▶ _What to produce_:
Answer with a single number: how many lines in the listing below include "saved"?

▶ _Data lines_:
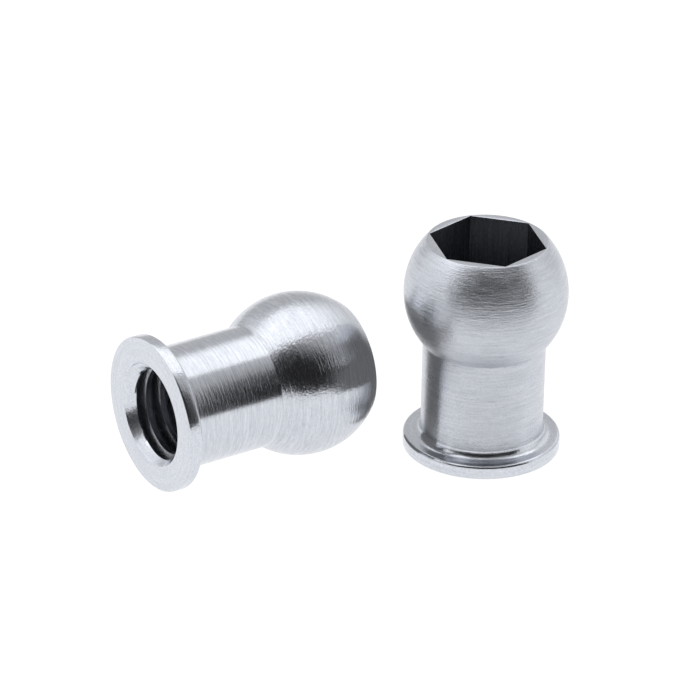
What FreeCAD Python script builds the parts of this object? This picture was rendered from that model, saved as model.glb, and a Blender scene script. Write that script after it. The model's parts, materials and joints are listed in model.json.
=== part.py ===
"""Two flanged pivot balls, the inner members of a rod-end joint: one stands on its flange, one lies beside it.

Millimetres, +Z up. The origin is the centre of the standing ball's seating face, which rests on z = 0.
"""

import FreeCAD, Part
import math
import os

from FreeCAD import Vector

# Driving dimensions of one pivot ball, whose own axis is Z with its seating face on z = 0.
BALL_D = 8.0  # the spherical bearing surface
BALL_CENTRE_H = 8.3  # seating face to the ball's centre
OVERALL_H = 11.0  # seating face to the flat on the ball
NECK_D = 6.0
FLANGE_D = 7.7
FLANGE_T = 0.7
SEAT_BREAK_R = 0.1  # edge of the flange's rim at the seating face
RIM_ROUND_R = 0.15  # edge of the rim towards the neck
NECK_FILLET_R = 0.4  # where the neck runs into the flange

# The bore is the tap drill of an M5 x 0.8 thread, right through into the drive socket.
TAP_DRILL_D = 4.3
COUNTERSINK_D = 5.2
COUNTERSINK_ANGLE = 90.0

# The hexagon socket is broached over a pilot hole, which is just narrower and a little deeper than it.
SOCKET_AF = 5.0
SOCKET_DEPTH = 3.6
PILOT_D = 4.9
PILOT_DEPTH = 4.0
DRILL_POINT_ANGLE = 118.0
SOCKET_TURN = -13.6  # degrees from +X to a corner of the hexagon

# The lying ball: where its centre is over the ground, and which way its drive socket points.
LYING_X = -9.05
LYING_Y = -0.73
LYING_YAW = 32.67  # degrees from +X, seen from above

RIGHT_ANGLE = 90.0
UP = Vector(0, 0, 1)


def half_angle_depth(radial_step, included_angle):
    """The depth over which a cone of that included angle changes in radius by radial_step."""
    return radial_step / math.tan(math.radians(included_angle / 2))


def at(radius, height):
    """A point of the section, in the XZ plane."""
    return Vector(radius, 0, height)


def line(start, end):
    return Part.LineSegment(start, end).toShape()


def arc(centre, radius, from_angle, to_angle):
    """An arc of the section about centre, its angles in degrees from the outward radial direction."""

    def on_arc(angle):
        a = math.radians(angle)
        return centre + at(radius * math.cos(a), radius * math.sin(a))

    middle = (from_angle + to_angle) / 2
    return Part.Arc(on_arc(from_angle), on_arc(middle), on_arc(to_angle)).toShape()


def turned_section():
    """The closed half section of the turned blank: flange, fillet, neck, ball, flat, bore and countersink."""
    ball_r = BALL_D / 2
    neck_r = NECK_D / 2
    flange_r = FLANGE_D / 2
    bore_r = TAP_DRILL_D / 2
    mouth_r = COUNTERSINK_D / 2
    ball_centre = at(0, BALL_CENTRE_H)
    break_centre_r = flange_r - SEAT_BREAK_R
    round_centre_r = flange_r - RIM_ROUND_R
    fillet_centre = at(neck_r + NECK_FILLET_R, FLANGE_T + NECK_FILLET_R)
    neck_angle = -math.degrees(math.acos(neck_r / ball_r))
    flat_angle = math.degrees(math.asin((OVERALL_H - BALL_CENTRE_H) / ball_r))
    neck_top = BALL_CENTRE_H - math.sqrt(ball_r**2 - neck_r**2)
    flat_r = ball_r * math.cos(math.radians(flat_angle))
    countersink_depth = half_angle_depth(mouth_r - bore_r, COUNTERSINK_ANGLE)
    edges = [
        line(at(mouth_r, 0), at(break_centre_r, 0)),
        arc(at(break_centre_r, SEAT_BREAK_R), SEAT_BREAK_R, -90, 0),
        line(at(flange_r, SEAT_BREAK_R), at(flange_r, FLANGE_T - RIM_ROUND_R)),
        arc(at(round_centre_r, FLANGE_T - RIM_ROUND_R), RIM_ROUND_R, 0, 90),
        line(at(round_centre_r, FLANGE_T), at(fillet_centre.x, FLANGE_T)),
        arc(fillet_centre, NECK_FILLET_R, 270, 180),
        line(at(neck_r, fillet_centre.z), at(neck_r, neck_top)),
        arc(ball_centre, ball_r, neck_angle, flat_angle),
        line(at(flat_r, OVERALL_H), at(bore_r, OVERALL_H)),
        line(at(bore_r, OVERALL_H), at(bore_r, countersink_depth)),
        line(at(bore_r, countersink_depth), at(mouth_r, 0)),
    ]
    return Part.Face(Part.Wire(edges))


def drive_socket():
    """The metal that the pilot drill and the broach take out of the ball's flat end."""
    corner_r = SOCKET_AF / 2 / math.cos(math.radians(30))
    corners = []
    for k in range(7):
        a = math.radians(SOCKET_TURN + 60 * k)
        corners.append(Vector(corner_r * math.cos(a), corner_r * math.sin(a), OVERALL_H - SOCKET_DEPTH))
    hexagon = Part.Face(Part.makePolygon(corners)).extrude(UP * (SOCKET_DEPTH + 1))
    pilot_r = PILOT_D / 2
    pilot_floor = OVERALL_H - PILOT_DEPTH
    pilot = Part.makeCylinder(pilot_r, PILOT_DEPTH + 1, Vector(0, 0, pilot_floor))
    bore_r = TAP_DRILL_D / 2
    point_depth = half_angle_depth(pilot_r - bore_r, DRILL_POINT_ANGLE)
    point = Part.makeCone(bore_r, pilot_r, point_depth, Vector(0, 0, pilot_floor - point_depth))
    return hexagon.fuse([pilot, point])


def pivot_ball():
    """One whole pivot ball, standing on its seating face at the origin."""
    blank = turned_section().revolve(Vector(0, 0, 0), UP, 360)
    return blank.cut(drive_socket()).removeSplitter().Solids[0]


def lying_tilt():
    """How far the drive-socket end of a lying ball points up, in degrees.

    It rests on the ball and on the rounded edge of the smaller flange. The ball's centre is a ball radius up,
    and the centre of the rim's round is at the bottom, its own radius up.
    """
    drop = BALL_D / 2 - SEAT_BREAK_R
    along = BALL_CENTRE_H - SEAT_BREAK_R
    across = FLANGE_D / 2 - SEAT_BREAK_R
    return math.degrees(math.asin(drop / math.hypot(along, across)) - math.atan2(across, along))


def laid_down(ball):
    """A standing ball, put on its side with its own centre over (LYING_X, LYING_Y)."""
    lying = ball.copy()
    lying.translate(-UP * BALL_CENTRE_H)
    origin = Vector(0, 0, 0)
    lying.rotate(origin, Vector(0, 1, 0), RIGHT_ANGLE - lying_tilt())
    lying.rotate(origin, UP, LYING_YAW)
    lying.translate(Vector(LYING_X, LYING_Y, BALL_D / 2))
    return lying


os.makedirs("parts", exist_ok=True)
upright = pivot_ball()
lying = laid_down(upright)
nodes = {"pivot_ball_upright": upright, "pivot_ball_lying": lying}
for name, shape in nodes.items():
    shape.exportStep(f"parts/{name}.step")
    box = shape.optimalBoundingBox(True, False)
    print(f"{name}: valid {shape.isValid()}, {shape.Volume:.2f} mm3, z from {box.ZMin:.4f} to {box.ZMax:.3f}")
print(f"tilt of the lying ball {lying_tilt():.3f} degrees, gap between the balls {upright.distToShape(lying)[0]:.3f}")
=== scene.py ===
# %% [markdown]
# # Two flanged pivot balls in bright turned steel
# A pivot ball is the inner member of a small rod-end joint: a flange that seats on an arm, a plain neck,
# and a ball that a cup swivels on. A screw enters at the flange, and a hexagon key holds the ball from the
# other end. One stands on its flange and one lies on its side. Each is machined from one bar, so each is
# one mesh.
#
# The measured model comes first. It says where each ball is and how big it is, and nothing here moves it.

# %% Load the measured frame
import bisect
import json
import math

import bmesh
import bpy
from mathutils import Matrix, Vector


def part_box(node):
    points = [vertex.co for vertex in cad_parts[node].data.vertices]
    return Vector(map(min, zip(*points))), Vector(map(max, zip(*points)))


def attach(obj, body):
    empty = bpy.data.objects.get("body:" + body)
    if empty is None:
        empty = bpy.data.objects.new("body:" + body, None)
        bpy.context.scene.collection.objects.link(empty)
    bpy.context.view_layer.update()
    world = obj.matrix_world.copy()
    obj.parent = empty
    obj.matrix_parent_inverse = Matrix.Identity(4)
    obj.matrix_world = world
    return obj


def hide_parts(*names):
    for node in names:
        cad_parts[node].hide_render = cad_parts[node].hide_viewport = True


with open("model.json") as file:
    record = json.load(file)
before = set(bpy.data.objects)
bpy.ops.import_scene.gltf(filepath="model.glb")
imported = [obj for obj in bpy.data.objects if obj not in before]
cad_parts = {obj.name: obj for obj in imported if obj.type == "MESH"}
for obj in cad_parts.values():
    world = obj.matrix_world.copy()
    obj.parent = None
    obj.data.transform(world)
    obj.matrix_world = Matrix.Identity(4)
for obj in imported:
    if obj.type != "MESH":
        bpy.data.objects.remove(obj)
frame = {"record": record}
bpy.context.view_layer.update()
mounts = {m["name"]: m for m in frame["record"]["mounts"]}

# %% [markdown]
# The lengths below are in millimetres, because that is how a turner reads a drawing. What the frame can
# tell is read from it: the ball's radius is the height of the lying ball's centre, because it rests on the
# floor, and the bore's radius is on its mount. The other sizes are the drawing's own.

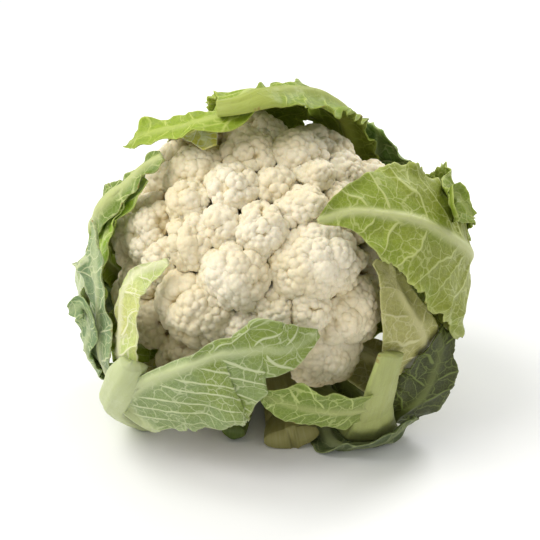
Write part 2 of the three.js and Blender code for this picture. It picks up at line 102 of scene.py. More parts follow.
AXIS = np.array([
    -math.sin(math.radians(ROLL)),
    -math.sin(math.radians(LEAN)) * math.cos(math.radians(ROLL)),
    math.cos(math.radians(LEAN)) * math.cos(math.radians(ROLL)),
])
ACROSS = np.array([1.0, 0, 0]) - AXIS * AXIS[0]
ACROSS /= np.linalg.norm(ACROSS)
BEHIND = np.cross(AXIS, ACROSS)
TURN = np.array([ACROSS, BEHIND, AXIS])  # rows: a local point p is p @ TURN in the CAD frame
FOOT = np.array(frame["record"]["mounts"][0]["pos_m"]) / MM
MIDDLE = FOOT + AXIS * (HEAD_HEIGHT / AXIS[2])
UP = TURN[:, 2]  # the vertical, in the head's frame


def to_cad(points):
    """Points of the head's frame in metres in the CAD frame."""
    return (points @ TURN + MIDDLE) * MM


def to_head(points):
    """Points in metres in the CAD frame as millimetres in the head's frame."""
    return (points / MM - MIDDLE) @ TURN.T


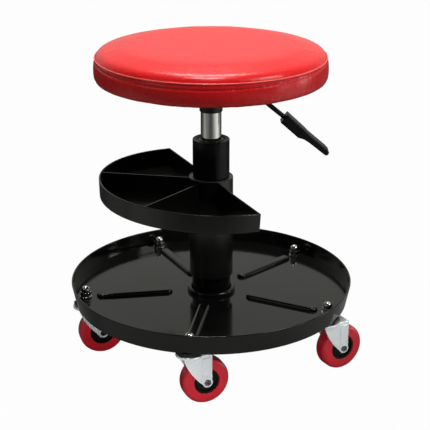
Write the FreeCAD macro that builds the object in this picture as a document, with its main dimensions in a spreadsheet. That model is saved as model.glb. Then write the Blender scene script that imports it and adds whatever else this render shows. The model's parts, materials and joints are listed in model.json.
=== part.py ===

▶ _Task response_:
2